REQUIREMENTS –
Copy exactly, please, the lines of the data from its start through the line containing "ROOF_Z = 1442".

Rows from a 3D modeling dataset –
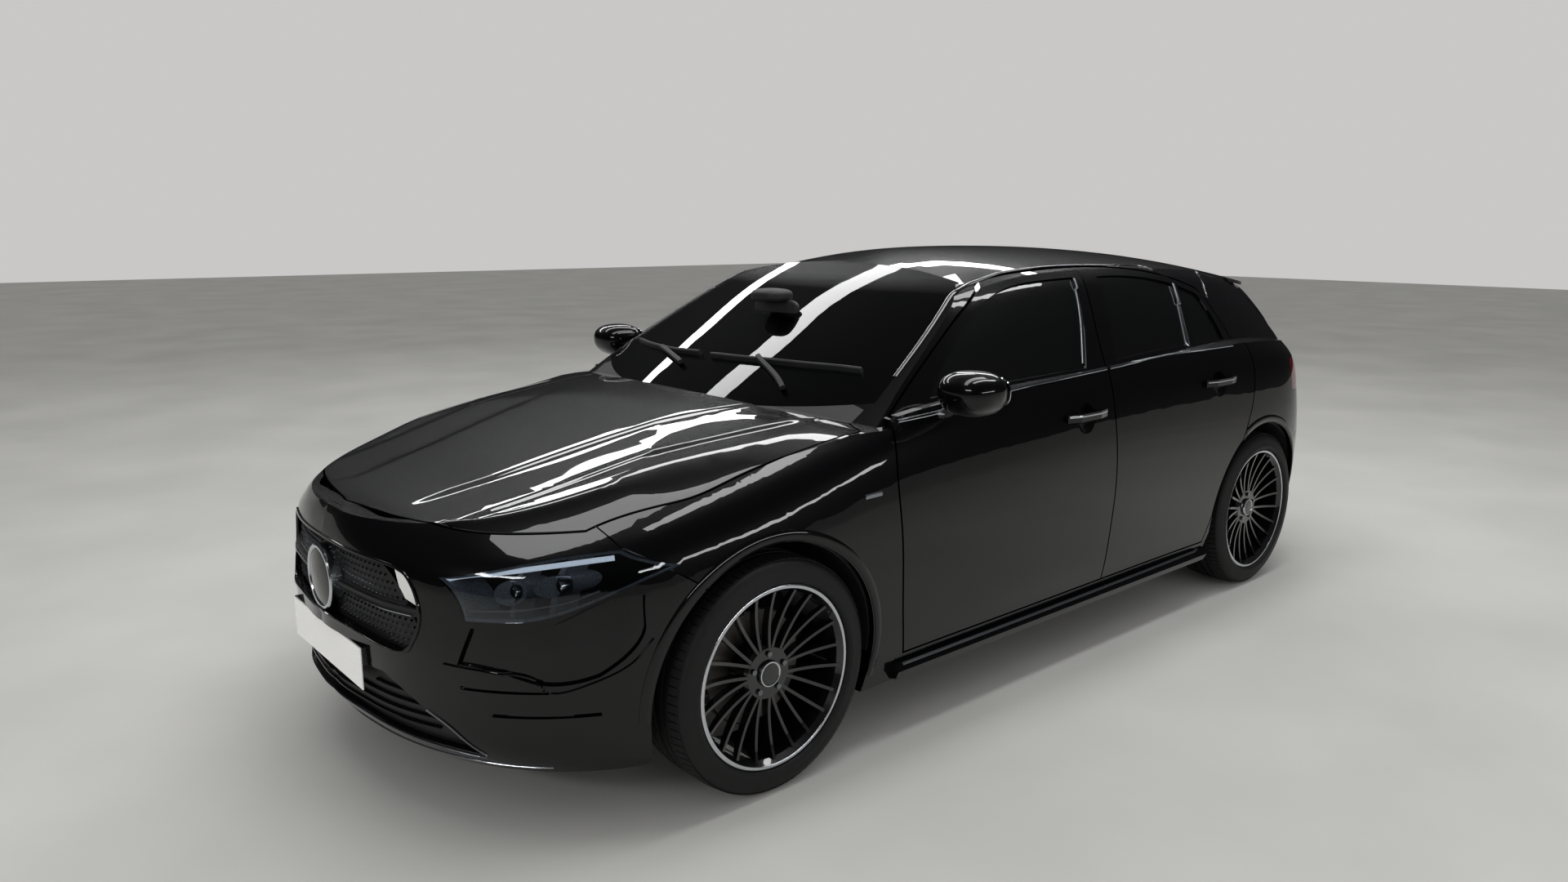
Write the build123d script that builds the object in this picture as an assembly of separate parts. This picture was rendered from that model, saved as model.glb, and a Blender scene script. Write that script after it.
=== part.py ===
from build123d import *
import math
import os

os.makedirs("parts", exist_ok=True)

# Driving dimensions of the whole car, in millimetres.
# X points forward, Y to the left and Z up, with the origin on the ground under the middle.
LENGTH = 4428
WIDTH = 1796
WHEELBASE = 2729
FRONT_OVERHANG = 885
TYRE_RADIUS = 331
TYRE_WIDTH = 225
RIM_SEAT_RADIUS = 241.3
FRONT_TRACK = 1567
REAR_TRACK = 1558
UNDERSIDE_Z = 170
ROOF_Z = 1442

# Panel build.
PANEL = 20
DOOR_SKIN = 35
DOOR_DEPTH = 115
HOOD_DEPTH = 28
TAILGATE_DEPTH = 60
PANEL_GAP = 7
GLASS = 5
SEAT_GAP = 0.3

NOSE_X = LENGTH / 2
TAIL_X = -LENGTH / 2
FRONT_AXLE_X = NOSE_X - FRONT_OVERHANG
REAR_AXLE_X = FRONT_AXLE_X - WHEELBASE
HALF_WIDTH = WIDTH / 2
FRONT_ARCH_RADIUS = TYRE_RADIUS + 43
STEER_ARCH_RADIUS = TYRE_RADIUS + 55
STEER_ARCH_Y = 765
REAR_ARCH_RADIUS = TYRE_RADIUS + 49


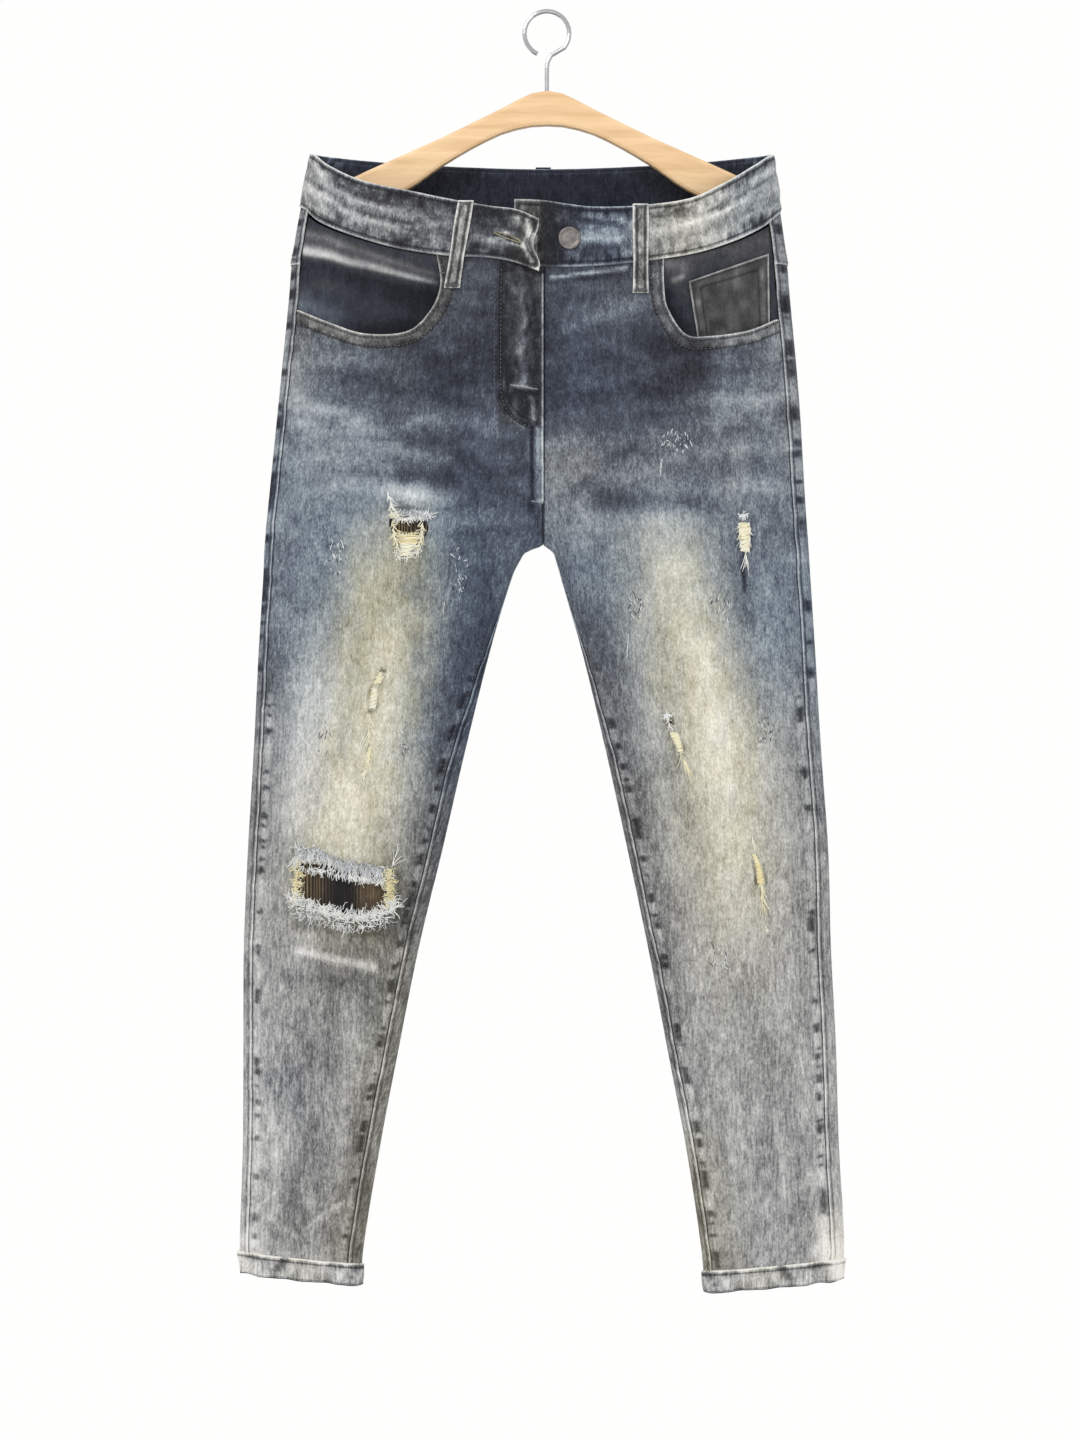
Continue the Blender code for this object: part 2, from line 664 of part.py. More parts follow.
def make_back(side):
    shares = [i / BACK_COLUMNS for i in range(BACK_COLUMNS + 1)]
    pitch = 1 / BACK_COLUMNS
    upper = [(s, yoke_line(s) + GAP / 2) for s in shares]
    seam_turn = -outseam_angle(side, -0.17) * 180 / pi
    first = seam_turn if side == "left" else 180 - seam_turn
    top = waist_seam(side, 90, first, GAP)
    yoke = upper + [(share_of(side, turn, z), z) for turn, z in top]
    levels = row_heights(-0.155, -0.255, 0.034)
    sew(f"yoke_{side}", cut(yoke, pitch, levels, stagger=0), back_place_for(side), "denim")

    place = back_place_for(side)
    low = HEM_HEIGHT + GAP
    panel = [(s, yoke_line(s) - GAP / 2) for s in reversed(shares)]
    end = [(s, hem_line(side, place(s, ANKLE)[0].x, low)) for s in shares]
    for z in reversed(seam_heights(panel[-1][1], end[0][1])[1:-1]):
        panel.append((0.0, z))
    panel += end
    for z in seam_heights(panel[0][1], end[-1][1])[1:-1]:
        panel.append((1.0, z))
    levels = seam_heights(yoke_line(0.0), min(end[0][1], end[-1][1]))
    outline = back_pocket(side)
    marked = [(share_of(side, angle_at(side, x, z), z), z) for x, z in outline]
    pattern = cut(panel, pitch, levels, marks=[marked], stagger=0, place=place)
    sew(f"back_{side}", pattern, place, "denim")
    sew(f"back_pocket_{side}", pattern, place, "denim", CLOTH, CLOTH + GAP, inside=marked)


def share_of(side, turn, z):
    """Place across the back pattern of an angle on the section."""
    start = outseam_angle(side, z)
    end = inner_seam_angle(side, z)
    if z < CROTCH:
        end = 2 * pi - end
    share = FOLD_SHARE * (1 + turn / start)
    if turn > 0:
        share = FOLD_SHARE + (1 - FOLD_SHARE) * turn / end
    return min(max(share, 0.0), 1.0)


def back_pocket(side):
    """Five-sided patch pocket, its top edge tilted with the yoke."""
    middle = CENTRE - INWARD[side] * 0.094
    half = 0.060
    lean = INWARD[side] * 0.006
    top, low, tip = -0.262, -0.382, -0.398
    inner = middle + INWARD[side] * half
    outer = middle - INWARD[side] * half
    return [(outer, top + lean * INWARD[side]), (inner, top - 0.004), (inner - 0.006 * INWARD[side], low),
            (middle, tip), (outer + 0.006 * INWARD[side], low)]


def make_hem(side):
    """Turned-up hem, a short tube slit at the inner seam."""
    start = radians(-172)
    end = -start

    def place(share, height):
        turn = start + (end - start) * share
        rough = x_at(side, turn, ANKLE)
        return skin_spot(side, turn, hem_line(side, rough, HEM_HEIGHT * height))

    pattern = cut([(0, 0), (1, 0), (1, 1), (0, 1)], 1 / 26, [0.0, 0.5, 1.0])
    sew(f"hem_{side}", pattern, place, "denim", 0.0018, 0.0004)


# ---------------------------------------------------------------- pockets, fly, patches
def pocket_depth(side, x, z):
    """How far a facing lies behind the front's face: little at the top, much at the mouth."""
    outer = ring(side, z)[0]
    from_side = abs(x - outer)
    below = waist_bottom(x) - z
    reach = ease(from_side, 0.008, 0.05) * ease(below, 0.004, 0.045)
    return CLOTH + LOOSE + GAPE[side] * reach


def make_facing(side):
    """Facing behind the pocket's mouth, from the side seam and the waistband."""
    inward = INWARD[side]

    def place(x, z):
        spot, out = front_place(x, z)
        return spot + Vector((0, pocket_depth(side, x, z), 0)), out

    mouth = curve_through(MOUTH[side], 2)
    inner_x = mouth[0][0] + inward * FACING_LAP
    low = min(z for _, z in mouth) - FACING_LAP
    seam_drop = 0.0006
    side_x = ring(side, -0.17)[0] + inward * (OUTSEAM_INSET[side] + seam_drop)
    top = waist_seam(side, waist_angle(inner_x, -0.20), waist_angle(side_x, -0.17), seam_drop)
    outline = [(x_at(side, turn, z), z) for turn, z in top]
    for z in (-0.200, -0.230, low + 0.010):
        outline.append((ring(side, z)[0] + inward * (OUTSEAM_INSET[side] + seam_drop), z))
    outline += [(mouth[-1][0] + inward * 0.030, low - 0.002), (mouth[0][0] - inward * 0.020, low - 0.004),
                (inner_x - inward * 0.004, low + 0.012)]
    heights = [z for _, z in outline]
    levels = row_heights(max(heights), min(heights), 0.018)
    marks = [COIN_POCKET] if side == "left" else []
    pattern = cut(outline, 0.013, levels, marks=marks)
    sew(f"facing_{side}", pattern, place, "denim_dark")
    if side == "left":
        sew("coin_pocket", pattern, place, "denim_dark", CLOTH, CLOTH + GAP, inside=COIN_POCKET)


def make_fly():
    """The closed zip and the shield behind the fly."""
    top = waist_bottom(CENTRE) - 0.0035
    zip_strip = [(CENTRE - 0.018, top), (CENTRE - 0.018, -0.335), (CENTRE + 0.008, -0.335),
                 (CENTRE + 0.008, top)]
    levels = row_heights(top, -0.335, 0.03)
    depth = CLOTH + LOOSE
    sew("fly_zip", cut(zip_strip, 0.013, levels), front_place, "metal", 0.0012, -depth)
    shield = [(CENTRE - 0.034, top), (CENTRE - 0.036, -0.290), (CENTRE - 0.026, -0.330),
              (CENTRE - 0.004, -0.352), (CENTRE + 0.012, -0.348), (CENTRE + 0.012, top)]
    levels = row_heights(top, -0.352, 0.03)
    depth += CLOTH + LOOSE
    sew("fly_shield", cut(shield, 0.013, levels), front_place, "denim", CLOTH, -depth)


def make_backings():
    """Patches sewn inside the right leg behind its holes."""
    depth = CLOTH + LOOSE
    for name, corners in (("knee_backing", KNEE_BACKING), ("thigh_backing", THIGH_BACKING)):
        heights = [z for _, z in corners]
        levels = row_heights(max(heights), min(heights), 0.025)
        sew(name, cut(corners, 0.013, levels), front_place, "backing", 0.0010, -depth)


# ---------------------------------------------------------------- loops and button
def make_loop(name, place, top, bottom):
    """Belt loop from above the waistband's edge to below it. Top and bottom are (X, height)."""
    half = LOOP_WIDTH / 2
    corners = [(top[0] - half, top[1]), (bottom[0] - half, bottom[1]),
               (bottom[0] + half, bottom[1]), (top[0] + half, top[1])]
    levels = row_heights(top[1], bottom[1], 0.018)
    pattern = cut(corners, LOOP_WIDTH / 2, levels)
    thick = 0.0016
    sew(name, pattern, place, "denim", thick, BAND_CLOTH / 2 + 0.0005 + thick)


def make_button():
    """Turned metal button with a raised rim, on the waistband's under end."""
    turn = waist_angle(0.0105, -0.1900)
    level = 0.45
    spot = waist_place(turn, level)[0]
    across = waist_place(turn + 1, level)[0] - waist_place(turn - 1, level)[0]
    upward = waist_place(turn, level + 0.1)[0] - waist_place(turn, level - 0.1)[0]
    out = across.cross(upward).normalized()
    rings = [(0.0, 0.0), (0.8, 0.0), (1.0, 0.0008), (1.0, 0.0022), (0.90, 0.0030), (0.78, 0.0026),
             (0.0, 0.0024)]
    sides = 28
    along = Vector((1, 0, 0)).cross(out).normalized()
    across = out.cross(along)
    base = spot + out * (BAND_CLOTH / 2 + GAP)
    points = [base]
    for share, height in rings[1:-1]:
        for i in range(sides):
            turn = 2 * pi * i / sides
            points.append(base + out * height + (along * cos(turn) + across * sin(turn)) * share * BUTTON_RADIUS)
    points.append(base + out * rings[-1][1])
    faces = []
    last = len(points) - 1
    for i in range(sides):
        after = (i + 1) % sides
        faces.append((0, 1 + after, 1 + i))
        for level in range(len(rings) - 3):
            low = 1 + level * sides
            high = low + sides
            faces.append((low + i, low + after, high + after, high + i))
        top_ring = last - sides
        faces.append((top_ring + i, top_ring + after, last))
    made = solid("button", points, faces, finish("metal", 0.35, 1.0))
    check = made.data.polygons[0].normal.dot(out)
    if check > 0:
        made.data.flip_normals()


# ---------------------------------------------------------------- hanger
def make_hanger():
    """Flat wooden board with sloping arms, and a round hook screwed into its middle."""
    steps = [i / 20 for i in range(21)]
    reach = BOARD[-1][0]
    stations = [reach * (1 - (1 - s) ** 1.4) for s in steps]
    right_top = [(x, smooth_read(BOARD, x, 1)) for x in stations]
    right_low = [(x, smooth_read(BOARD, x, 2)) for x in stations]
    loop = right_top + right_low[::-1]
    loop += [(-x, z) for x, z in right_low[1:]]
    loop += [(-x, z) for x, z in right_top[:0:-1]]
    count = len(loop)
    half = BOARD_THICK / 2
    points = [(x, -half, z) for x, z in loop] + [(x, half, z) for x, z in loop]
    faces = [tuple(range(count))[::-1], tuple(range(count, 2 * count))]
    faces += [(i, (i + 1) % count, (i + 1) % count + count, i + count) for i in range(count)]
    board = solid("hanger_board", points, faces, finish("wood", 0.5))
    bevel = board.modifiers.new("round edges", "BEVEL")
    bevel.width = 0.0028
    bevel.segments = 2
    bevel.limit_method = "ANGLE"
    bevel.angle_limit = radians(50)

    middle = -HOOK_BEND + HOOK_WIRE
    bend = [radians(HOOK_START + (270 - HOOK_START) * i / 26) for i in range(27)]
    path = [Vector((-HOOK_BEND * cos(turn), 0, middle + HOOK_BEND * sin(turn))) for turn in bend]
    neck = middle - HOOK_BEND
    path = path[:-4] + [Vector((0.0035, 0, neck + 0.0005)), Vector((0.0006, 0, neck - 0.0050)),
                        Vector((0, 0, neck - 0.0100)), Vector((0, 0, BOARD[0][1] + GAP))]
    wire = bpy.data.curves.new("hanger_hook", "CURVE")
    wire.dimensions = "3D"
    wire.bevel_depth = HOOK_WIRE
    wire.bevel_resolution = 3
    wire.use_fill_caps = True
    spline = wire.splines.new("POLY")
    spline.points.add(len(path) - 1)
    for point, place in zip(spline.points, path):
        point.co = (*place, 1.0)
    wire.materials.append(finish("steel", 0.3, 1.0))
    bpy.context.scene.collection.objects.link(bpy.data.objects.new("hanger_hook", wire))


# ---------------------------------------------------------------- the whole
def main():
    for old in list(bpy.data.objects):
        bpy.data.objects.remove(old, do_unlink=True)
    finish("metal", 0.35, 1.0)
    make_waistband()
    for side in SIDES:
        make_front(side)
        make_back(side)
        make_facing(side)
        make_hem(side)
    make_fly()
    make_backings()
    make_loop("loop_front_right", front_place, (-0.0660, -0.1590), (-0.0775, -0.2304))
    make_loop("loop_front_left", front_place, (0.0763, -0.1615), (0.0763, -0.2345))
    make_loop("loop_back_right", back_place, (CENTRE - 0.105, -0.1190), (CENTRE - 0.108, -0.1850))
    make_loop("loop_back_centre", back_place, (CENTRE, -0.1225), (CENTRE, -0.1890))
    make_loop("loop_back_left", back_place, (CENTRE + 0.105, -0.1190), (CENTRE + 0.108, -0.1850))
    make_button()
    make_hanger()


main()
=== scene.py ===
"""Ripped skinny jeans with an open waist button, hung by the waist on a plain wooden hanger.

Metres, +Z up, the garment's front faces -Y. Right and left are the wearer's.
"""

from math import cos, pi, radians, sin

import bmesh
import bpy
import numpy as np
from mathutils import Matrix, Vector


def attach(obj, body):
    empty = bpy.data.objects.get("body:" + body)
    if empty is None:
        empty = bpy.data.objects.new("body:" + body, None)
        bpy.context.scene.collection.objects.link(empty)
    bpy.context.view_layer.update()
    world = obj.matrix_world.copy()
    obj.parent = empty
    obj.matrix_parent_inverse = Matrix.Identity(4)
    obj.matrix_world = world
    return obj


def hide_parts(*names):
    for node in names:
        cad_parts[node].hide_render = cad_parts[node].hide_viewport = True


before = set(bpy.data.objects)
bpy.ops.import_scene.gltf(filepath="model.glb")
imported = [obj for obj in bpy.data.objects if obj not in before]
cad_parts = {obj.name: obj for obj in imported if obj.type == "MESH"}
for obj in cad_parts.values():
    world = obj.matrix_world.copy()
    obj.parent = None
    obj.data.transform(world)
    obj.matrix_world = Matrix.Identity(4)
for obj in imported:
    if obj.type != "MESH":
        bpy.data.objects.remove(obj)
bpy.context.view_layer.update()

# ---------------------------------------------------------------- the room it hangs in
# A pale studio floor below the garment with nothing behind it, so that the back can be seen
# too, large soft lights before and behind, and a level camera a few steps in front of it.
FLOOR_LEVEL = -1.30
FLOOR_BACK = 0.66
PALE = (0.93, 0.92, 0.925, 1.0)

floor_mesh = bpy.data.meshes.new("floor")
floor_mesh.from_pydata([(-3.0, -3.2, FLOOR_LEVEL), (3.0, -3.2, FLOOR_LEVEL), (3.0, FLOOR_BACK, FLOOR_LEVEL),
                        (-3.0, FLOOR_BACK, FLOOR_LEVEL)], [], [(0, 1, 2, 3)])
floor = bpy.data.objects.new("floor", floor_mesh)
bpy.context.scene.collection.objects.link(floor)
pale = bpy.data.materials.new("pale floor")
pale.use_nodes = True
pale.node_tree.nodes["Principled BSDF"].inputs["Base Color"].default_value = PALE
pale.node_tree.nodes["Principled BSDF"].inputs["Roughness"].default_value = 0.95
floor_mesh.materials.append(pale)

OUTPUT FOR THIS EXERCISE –
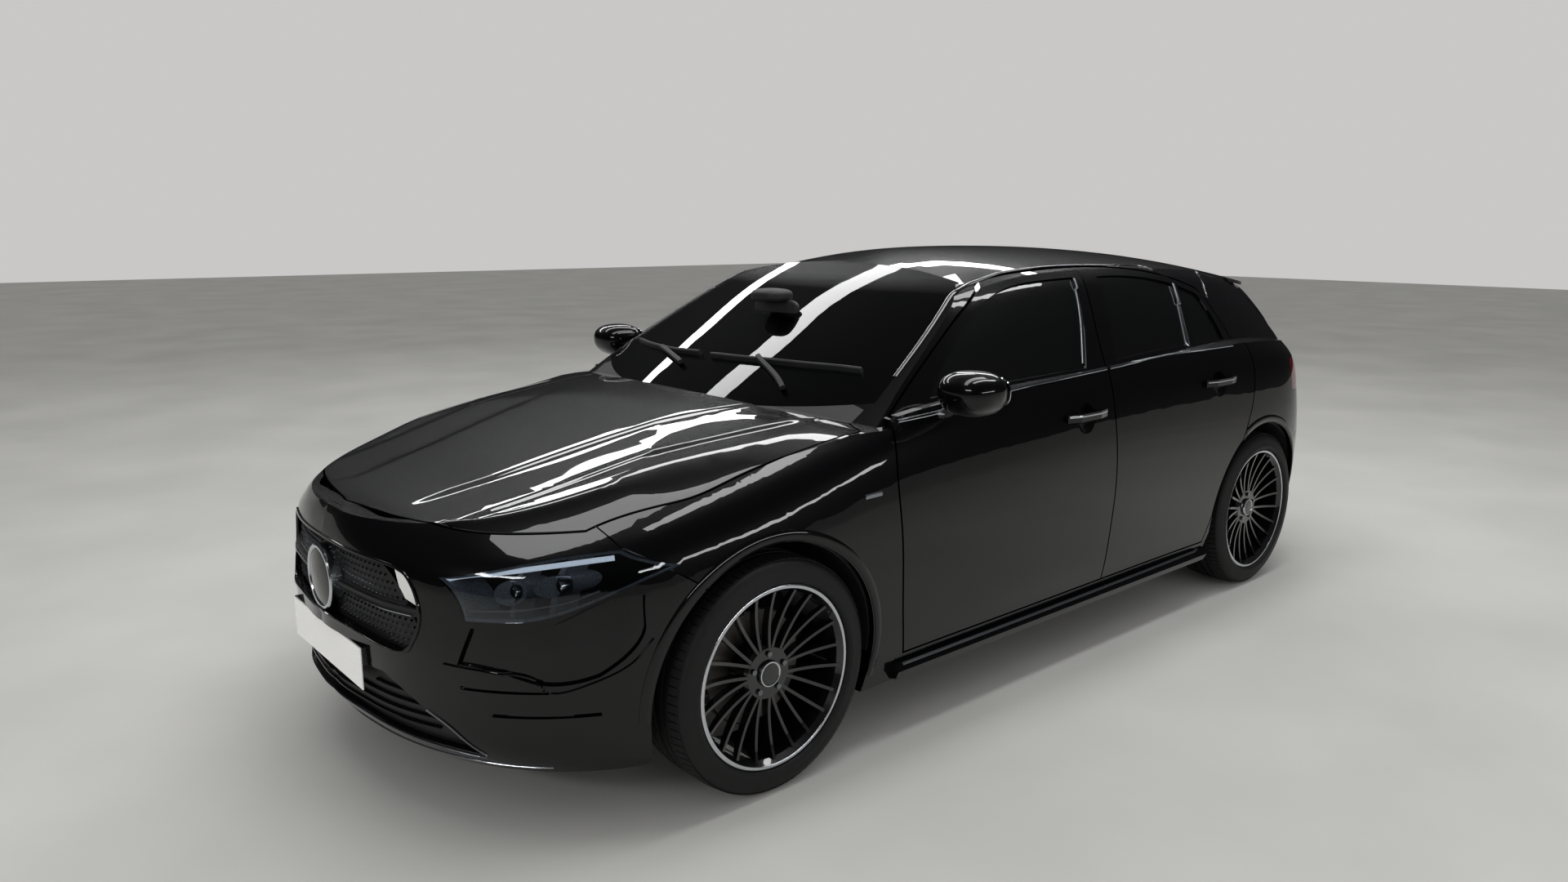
Write the build123d script that builds the object in this picture as an assembly of separate parts. This picture was rendered from that model, saved as model.glb, and a Blender scene script. Write that script after it.
=== part.py ===
from build123d import *
import math
import os

os.makedirs("parts", exist_ok=True)

# Driving dimensions of the whole car, in millimetres.
# X points forward, Y to the left and Z up, with the origin on the ground under the middle.
LENGTH = 4428
WIDTH = 1796
WHEELBASE = 2729
FRONT_OVERHANG = 885
TYRE_RADIUS = 331
TYRE_WIDTH = 225
RIM_SEAT_RADIUS = 241.3
FRONT_TRACK = 1567
REAR_TRACK = 1558
UNDERSIDE_Z = 170
ROOF_Z = 1442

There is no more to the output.